“Deathless” blends Russian folk and fairy tales with Russian history to create a beautiful and dark modern fairytale.
“Deathless” blends Russian folk and fairy tales with Russian history to create a beautiful and dark modern fairytale.

There is no such thing as death. Everyone knows that. It has become tasteless to repeat it.

So begins “Poem Without a Hero” by Russian poet Anna Akhmatova and the first part of Cathernne M. Valente’s 2011 novel, “Deathless.”

“Deathless” is, first and foremost, an expansive retelling of the Russian folktale “The Death of Koschei the Deathless” as collected by Alexander Afanas’ev in “The Red Fairy Book.” But the novel does much more than reiterate the same elements found in the traditional tale. Valente’s prose and use of language is so beautiful in this novel that the word “beautiful” doesn’t begin to do it any justice. The world that is created in “Deathless” simply cannot be compared in its splendor to any other fantasy novel I’ve ever read.

“Deathless” takes place predominantly between Marya’s “real” world (1910s-1940s Leningrad), to the world of the Country of Life, which is a world within the world we know. The Country of Life is ruled by Koschei the Deathless, the Tsar of Life. Koschei’s many brothers and sisters, such as the Tsar of Birds and the Tsaritsa of Salt, appear throughout the novel to move characters along and influence the outcome of events, much like the Greek gods and goddesses of Greek mythology do.

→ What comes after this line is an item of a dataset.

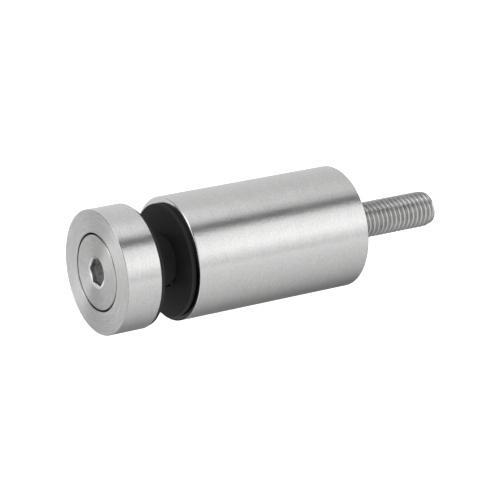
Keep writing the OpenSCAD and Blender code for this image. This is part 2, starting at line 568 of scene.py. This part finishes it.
def make_stud():
    bm = bmesh.new()
    layer = bm.verts.layers.float.new("edge")
    lead_y = STUD1 - 2.3 * MM

    def limit(y):
        if y > lead_y:
            return THREAD_R - (THREAD_R - 5.3 * MM) * (y - lead_y) / (STUD1 - lead_y)
        if y < STUD0 + 0.9 * MM:
            return 5.0 * MM + (y - STUD0)
        return THREAD_R

    first, last = thread_rings(bm, layer, STUD0, STUD1, limit, 96)
    # ends: a small break, then a faced end with a shallow turning centre
    for loop, y, s in ((first, STUD0, 1), (last, STUD1, -1)):
        inner = ring_verts(bm, layer, y, 4.2 * MM, 0.0, 96)
        loop_to_ring(bm, layer, loop, inner)
        core = ring_verts(bm, layer, y, 1.1 * MM, 0.0, 96)
        bridge(bm, inner, core)
        tip = ring_verts(bm, layer, y + s * 0.6 * MM, 0.0, 0.0, 96)
        bridge(bm, core, tip)
    obj = finish_mesh(bm, "wall_stud_threaded", 40.0)
    return dress(obj, "spacer", "wall_stud", "stud_steel", thread_steel)


def make_screw():
    bm = bmesh.new()
    layer = bm.verts.layers.float.new("edge")
    segs = 192
    head_r, land = HEAD_R, 0.5 * MM
    top = CAP0  # the head sits flush in the cap
    cone_end = SCREW0 + land + (head_r - THREAD_R)
    # threaded shank, from just behind the head to the chamfered tip
    shank0 = cone_end + 1.2 * MM
    tip_c = 1.0 * MM

    def limit(y):
        if y > SCREW1 - tip_c:
            return THREAD_R - (y - (SCREW1 - tip_c))
        if y < shank0 + 1.0 * MM:  # the thread keeps its full crest right up to the head; no run-out is made
            return THREAD_R
        return THREAD_R

    first, last = thread_rings(bm, layer, shank0, SCREW1, limit, 64)
    thread_faces = set(bm.faces)
    end = ring_verts(bm, layer, SCREW1, 3.6 * MM, 0.0, 64)
    loop_to_ring(bm, layer, last, end)
    tip = ring_verts(bm, layer, SCREW1, 0.0, 0.0, 64)
    bridge(bm, end, tip)
    neck = ring_verts(bm, layer, shank0, THREAD_R, 0.0, segs)
    loop_to_ring(bm, layer, first, neck)
    for f in bm.faces:
        f.material_index = 2
    # head: neck, cone, rim with its break, face up to the socket's shallow mouth
    mouth, mouth_d = 5.15 * MM, 0.4 * MM  # the socket's mouth: a shallow cone down to the hexagon
    outline = [
        (shank0, THREAD_R, 0.0), (cone_end, THREAD_R, 0.4 * MM), (SCREW0 + land, head_r, 0.08 * MM),
        (top + 0.24 * MM, head_r, 0.05 * MM), (top, head_r - 0.24 * MM, 0.05 * MM), (top, mouth, 0.0),
    ]
    pts = held(rounded(outline, False), False)
    prev = neck
    for y, r, m in pts[1:]:
        ring = ring_verts(bm, layer, y, r, m, segs)
        bridge(bm, prev, ring, 3 if y > top + 0.26 * MM else 0)  # the head's side and seat below the rim get steel darkened as painted shade of the gap
        prev = ring

    def hex_r(t, flat=HEX_FLAT):
        s = ((t + 0.07) % (TAU / 6)) - TAU / 12
        return min(flat / math.cos(s), flat / math.cos(TAU / 12) - 0.05 * MM)

    def hex_ring(depth, shrink=0.0, mark=0.0, on_cone=False):
        out = []
        for i in range(segs):
            t = TAU * i / segs
            r = hex_r(t) - shrink
            y = top + ((mouth - r) * mouth_d / (mouth - HEX_FLAT) if on_cone else depth)
            v = bm.verts.new((r * math.cos(t), y, r * math.sin(t)))
            v[layer] = mark
            out.append(v)
        return out

    lip = hex_ring(0.0, 0.0, 0.6, on_cone=True)
    bridge(bm, prev, lip, 5)
    wall0 = hex_ring(1.7 * MM, 0.0, 0.0)
    # the upper socket walls take the darker copy of the socket steel, painted shade
    bridge(bm, lip, wall0, 4)
    wall1 = hex_ring(4.7 * MM, 0.0, 0.0)
    bridge(bm, wall0, wall1, 1)
    floor = hex_ring(4.8 * MM, 0.12 * MM, 0.3)
    bridge(bm, wall1, floor, 1)
    drill = ring_verts(bm, layer, top + 4.8 * MM, 3.6 * MM, 0.3, segs)
    bridge(bm, floor, drill, 1)
    cone = ring_verts(bm, layer, top + 5.6 * MM, 1.9 * MM, 0.0, segs)
    bridge(bm, drill, cone, 1)
    point = ring_verts(bm, layer, top + 6.3 * MM, 0.0, 0.0, segs)
    bridge(bm, cone, point, 1)
    obj = finish_mesh(bm, "clamp_screw_turned", 30.0)
    return dress(obj, "screw", "clamp_screw", "screw_steel", screw_steel, socket_steel, screw_thread_steel, shaded_seat_steel, shaded_socket_rim_steel, lip_steel)


make_spacer()
make_cap()
make_gasket("body_gasket_ring", "body_gasket", "spacer", BG0, BG1, BG_R, 8.4 * MM, 0.3 * MM)
make_gasket("cap_gasket_ring", "cap_gasket", "front_gasket", CG0, CG1, CG_R, 6.5 * MM, 0.4 * MM)
make_bush()
make_stud()
make_screw()


# ---------------------------------------------------------------- studio

# Plain pale floor, well below the part.
FLOOR_Z = -0.30
bm = bmesh.new()
bmesh.ops.create_grid(bm, x_segments=2, y_segments=2, size=12.0)
floor_mesh = bpy.data.meshes.new("floor")
bm.to_mesh(floor_mesh)
bm.free()
floor = bpy.data.objects.new("floor", floor_mesh)
bpy.context.scene.collection.objects.link(floor)
floor.location = (0, 0, FLOOR_Z)
floor_mat = bpy.data.materials.new("floor_white")
t, nodes, links = nodes_of(floor_mat)
out = nodes.new("ShaderNodeOutputMaterial")
diffuse = nodes.new("ShaderNodeBsdfDiffuse")
diffuse.inputs["Color"].default_value = (0.9, 0.9, 0.9, 1)
glow = nodes.new("ShaderNodeEmission")
glow.inputs["Color"].default_value = (1, 1, 1, 1)
glow.inputs["Strength"].default_value = 0.55
add = nodes.new("ShaderNodeAddShader")
links.new(diffuse.outputs[0], add.inputs[0])
links.new(glow.outputs[0], add.inputs[1])
links.new(add.outputs[0], out.inputs[0])
floor_mesh.materials.append(floor_mat)
floor.visible_glossy = False

# Soft studio: large softboxes and dark flags round the part. Each is a soft-edged window in the angle
# round the Y axis (from +X towards +Z) and the lift towards +Y, in degrees:
# (angle, half width, soft edge, lift, half height, soft edge, brightness; below zero for a flag)
STUDIO_TONE = 0.45
STUDIO = [
    (37.8, 15, 29, 56.6, 28.4, 20.4, 1.18),  # wall panel beside the part, towards the camera
    (86.7, 9, 27, 71.3, 28.7, 8.1, -0.50),  # flag above and behind
    (61.3, 0.6, 12.9, -3.2, 29.2, 22.5, -1.73),  # narrow flag along the part
    (81.3, 0, 27, -28, 46.9, 6.2, 1.81),  # overhead softbox
    (201.6, 0.6, 39.2, 3.4, 12.1, 19.8, 0.62),  # softbox on the far side
    (255.1, 17.1, 70.8, 66.3, 23.7, 24.1, -0.63),  # dark table under the far end
    (160.2, 31.9, 34.6, -69.4, 0, 17, 2.50),  # softbox in front of the cap
    (214.7, 9.9, 4.8, -2.9, 5.1, 36.4, -1.37),  # flag low on the far side
    (216.8, 0, 4.5, -40.2, 20.5, 18.9, 1.55),  # strip low in front
    (323.9, 25.8, 62.3, 0.1, 79.6, 21.9, 0.56),  # glow of the table on the near side
    (154, 45.6, 27.6, -10.1, 43.2, 10.1, 0.47),  # glow of the far wall
    (132.7, 15.5, 14.8, -29.8, 11.7, 13.2, -0.64),  # small flag over the cap
    (-6.8, 0.4, 1.6, 30, 40, 20, -0.62),  # seam between the wall panel and the table
    (-11.5, 2, 4, 30, 40, 20, 0.22),  # seam between, its bright lip
]
world = bpy.data.worlds.new("studio")
bpy.context.scene.world = world
world.use_nodes = True
wt = world.node_tree
wt.nodes.clear()
w_out = wt.nodes.new("ShaderNodeOutputWorld")
tc = wt.nodes.new("ShaderNodeTexCoord")
sep = wt.nodes.new("ShaderNodeSeparateXYZ")
wt.links.new(tc.outputs["Generated"], sep.inputs[0])
wx, wy, wz = sep.outputs
ang = math_node(wt, "MULTIPLY", math_node(wt, "ARCTAN2", wz, wx), 180 / math.pi)
lift = math_node(wt, "MULTIPLY", math_node(wt, "ARCSINE", wy), 180 / math.pi)


def window(value, half, soft):
    """1 within half of zero, falling smoothly to 0 over soft."""
    n = wt.nodes.new("ShaderNodeMapRange")
    n.interpolation_type = "SMOOTHSTEP"
    n.inputs["From Min"].default_value = half + soft
    n.inputs["From Max"].default_value = half
    n.inputs["To Min"].default_value = 0.0
    n.inputs["To Max"].default_value = 1.0
    wt.links.new(value, n.inputs["Value"])
    return n.outputs["Result"]


total = None
for a0, aw, asoft, l0, lh, lsoft, bright in STUDIO:
    wrap = wt.nodes.new("ShaderNodeMath")
    wrap.operation = "WRAP"
    wt.links.new(math_node(wt, "SUBTRACT", ang, a0), wrap.inputs[0])
    wrap.inputs[1].default_value = 180.0
    wrap.inputs[2].default_value = -180.0
    across = window(math_node(wt, "ABSOLUTE", wrap.outputs[0]), aw, asoft)
    up = window(math_node(wt, "ABSOLUTE", math_node(wt, "SUBTRACT", lift, l0)), lh, lsoft)
    part = math_node(wt, "MULTIPLY", math_node(wt, "MULTIPLY", across, up), bright)
    total = math_node(wt, "ADD", part, STUDIO_TONE if total is None else total)
even = math_node(wt, "MAXIMUM", total, 0.0)
studio = wt.nodes.new("ShaderNodeBackground")
studio.inputs["Color"].default_value = (1, 1, 1, 1)
wt.links.new(even, studio.inputs["Strength"])
plain = wt.nodes.new("ShaderNodeBackground")
plain.inputs["Color"].default_value = (1, 1, 1, 1)
plain.inputs["Strength"].default_value = 1.0
lp = wt.nodes.new("ShaderNodeLightPath")
pick = wt.nodes.new("ShaderNodeMixShader")
wt.links.new(lp.outputs["Is Camera Ray"], pick.inputs[0])
wt.links.new(studio.outputs[0], pick.inputs[1])
wt.links.new(plain.outputs[0], pick.inputs[2])
wt.links.new(pick.outputs[0], w_out.inputs[0])

# ---------------------------------------------------------------- camera

EL, AZ = math.radians(18.18), math.radians(57.44)
FOCAL = 2515.62  # pixels, for a picture 500 pixels wide
DIST = 0.82813
OX, OY = 333.50, 225.32  # where the origin falls in the picture
v = Vector((-math.sin(AZ) * math.cos(EL), math.cos(AZ) * math.cos(EL), -math.sin(EL)))
r = Vector((math.cos(AZ), math.sin(AZ), 0))
d = v.cross(r)
offset = ((OX - 249.5) / FOCAL * DIST, (OY - 249.5) / FOCAL * DIST, DIST)
eye = -(r * offset[0] + d * offset[1] + v * offset[2])
cam_data = bpy.data.cameras.new("camera")
cam_data.sensor_width = 36.0
cam_data.lens = FOCAL / 500 * 36.0
cam_data.clip_start = 0.01
cam_data.clip_end = 100
cam = bpy.data.objects.new("camera", cam_data)
bpy.context.scene.collection.objects.link(cam)
m = Matrix.Identity(4)
for i, axis in enumerate((r, -d, -v)):
    for k in range(3):
        m[k][i] = axis[k]
for k in range(3):
    m[k][3] = eye[k]
cam.matrix_world = m
bpy.context.scene.camera = cam

scene = bpy.context.scene
scene.view_settings.view_transform = "Standard"
scene.view_settings.look = "None"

The main antagonist, if one can be identified, is Koschei’s brother Viy, who is the Tsar of Death. In the Country of Life, Koschei is locked in a never-ending war with Viy. Marya, who is still human though she has become the Tsaritsa of Life, struggles to adapt to fighting this endless war. The entire plot of “Deathless” revolves around Marya’s struggle to fully become part of the Country of Life and thus become deathless like her husband. She wants to become a part of the fairy tales she loved so much as a child and leave the horrors of the “real world” behind.

“Deathless” is much more than just a retelling of a fairy tale or the story of an unconventional romance between folk characters. It crosses many boundaries, mixing and matching elements from a wide variety of genres. It utilizes the best parts of each of these genres and is easily the best fantasy novel I have read since Diana Wynne Jones’s “Howl’s Moving Castle” in 2011.

“Deathless” is a war novel grounded in the historical Russia from the 1910s to the 1940s, that follows different stages of Russian political upheaval. The events of the “real world” are paralleled in the fictional Country of Life, and the fairy tale characters both interact with the “real world” and are greatly affected by the events of it. The fairy tale characters are forced to adapt as the Russian people are forced to adapt, which is Valente’s way of pointing out how stories shift and change over time while still retaining the essence of what they are.

“Deathless” is also a mystery novel and a science fiction novel. Naganya the vintovnik, for example is essentially a little steamrobot. And the ongoing questions of where Koschei keeps his death and which wars are which are very much mysteries that the reader wants to solve just as much as Marya does.

For me, the romance between the folktale’s traditional main character, Koschei the Deathless, and Marya Morevna, who is from another version of the Russian folktale “Marya Morevna and the Death of Koschei the Deathless,” is the most appealing part of the plot and subplots. Both characters are strong personalities who can be rather unpredictable at times, and they greatly influence the dark feel of the novel.

Another interesting aspect of “Deathless” is that each part opens with whole poems and parts of poems by Akhmatova. While reading “Deathless” you will notice how influential Akhmatova’s lines are to the novel. Famous Russian works and even other common Russian fairytale characters, such as the traditional “old witch” character of Baba Yaga, who makes countless appearances across Russian folklore, clearly heavily influence Valente.

If, however, there is one thing I’d want to celebrate and emphasize about Valente’s novel – it’s the language. Valente’s prose is infused with a magic all its own, with beautifully written lines such as: “You will always fall in love, and it will always be like having your throat cut, just that fast.” The line refers to the traditional Russian character Ivan the Fool, who inevitably falls in love with Marya Morevna, and implies that the heart of the story will always be the same no matter how the details change.

I would highly recommend this novel to any reader who enjoys elements of magic and fantasy. Valente merges history with fantasy in a way I’ve never experienced before. “Deathless” is aptly titled for it is easily just that: timeless and deathless.